Objective: To explore the potential of GAI tools to support session planning

  1. As usual, you need to start with choosing one of the GenAI tools. Any simple chat tool will be suitable.
  2. Start by writing a general prompt which asks for output about designing syllabus in your context. If you have a set template for your course plans, include all the information that you would usually need to put in. Here is a possible structure:

 “I am planning a course for first year bachelor/undergraduate students of XXX on the topic of XXX (insert your own programme and course title and edit the details of the credits and scheduling to suit, of course). The course is worth 7.5 ECTS credits, which represents around 150 hours of total student activity, including all their class and examination preparation. They will have 30 hours of scheduled class activity, timetabled into 10 3-hour blocks. Please generate a course plan with learning objectives for the whole course, a list of content divided into 10 sections. Also add time for induction and ideas about how to assess each part of the syllabus. "

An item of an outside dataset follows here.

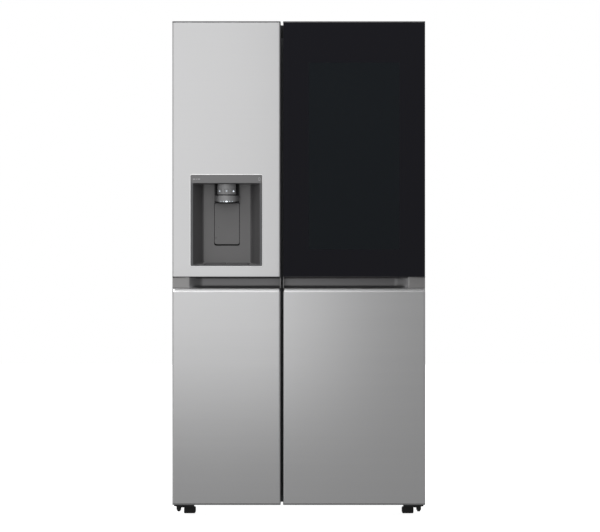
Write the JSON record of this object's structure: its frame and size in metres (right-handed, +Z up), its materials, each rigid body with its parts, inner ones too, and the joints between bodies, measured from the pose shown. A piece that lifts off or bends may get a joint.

  1. Review the output, thinking about your own students. Try refining the prompt to be more specific. You can ask it to: 
    1. produce detailed session plans for each week (see Activity: design a teaching session)
    2. refine the detail in the assessment (when I try this, tools usually output unrealistically large assessment tasks to begin with).
    3. add pre-requisite course information (eg the syllabus of a course the students should have completed before this)
    4. add suggested textbooks, or tell it what your set textbook is and ask it to use the outline of the book to refine the content
  2. When you are happy with the output, ask the tool to write a handbook for your students, perhaps using a standard template from your department.
  3. As you refine your prompts, note how the outputs change and consider whether you could have started with a more specific prompt to get a satisfactory answer more rapidly. 

 

briefcase to represent a portfolioBonus: add to your teaching portfolio.

Write some notes about what you did in this activity. Make a note of how the syllabus compares with an existing one, and whether it gave you any new ideas. Would you use any parts of the syllabus and how it fits in with your underlying approach to teaching. Could this approach save you time in the future?